Music at Columbia: The First 100 Years

Music Performance: Recent Years > Chapel Music

Turner Console, Aeolian-Skinner Organ, St. Paul’s Chapel

Photograph by Eileen Barroso, 1997

Columbia University Archives, Rare Book and Manuscript Library

 

The Chapel Music Program has continued a long tradition of active support for music performance, sponsoring not only concerts by campus groups, but the Thursday Noon Series of Organ Recitals and special events like the yearly series, Perspectives in Music and Art. Presentations devoted to the relationship between music and the visual arts have included Symbolists and Symbolism; The Prairie and the Search for an American Style; Charles Tomlinson Griffes: An American Original; Gestures of Love: From Michelangelo to Monteverdi; and The world of Hector Villa-Lobos. Scheduled for the Spring of 1998 was An American Legacy: Music of Ives, Barber, Bernstein, Danielpour.
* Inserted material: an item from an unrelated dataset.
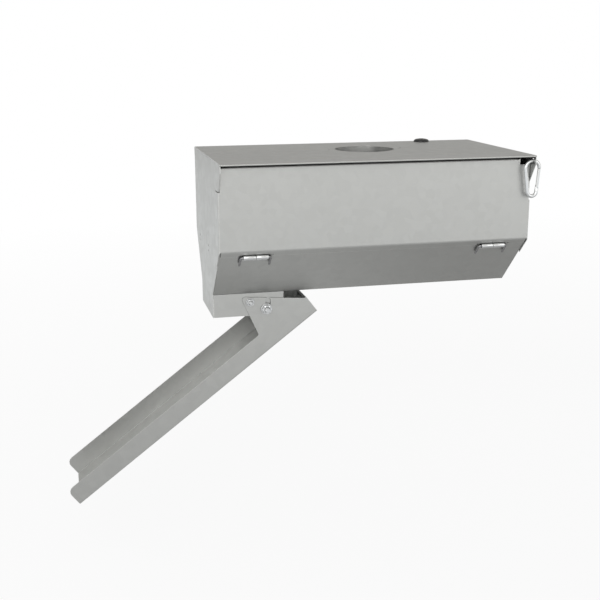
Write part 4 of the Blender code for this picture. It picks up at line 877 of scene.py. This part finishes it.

The Chapel’s historic Aeolian Skinner organ received a new four-manual console, constructed by Robert M. Turner in the style of the original, in the summer of 1997. The project was initiated and guided by University Organist and director of Chapel Music and Associate in Music Performance George B. Stauffer (Ph.D. ’78), in consultation with the organ’s curator, John B. Randolph. A series of inaugural solo and ensemble performances highlighted the Chapel Music Program’s 1997-1998 season.

The Barnard-Columbia Chorus, St. Paul’s Chapel

Photograph by Joe Pineiro, December, 1994

Columbia University Archives, Rare Book and Manuscript Library

 

The Barnard-Columbia Chorus, under the direction of Gail Archer, presenting its annual Candlelight Concert with orchestra at St. Paul’s Chapel, in 1994.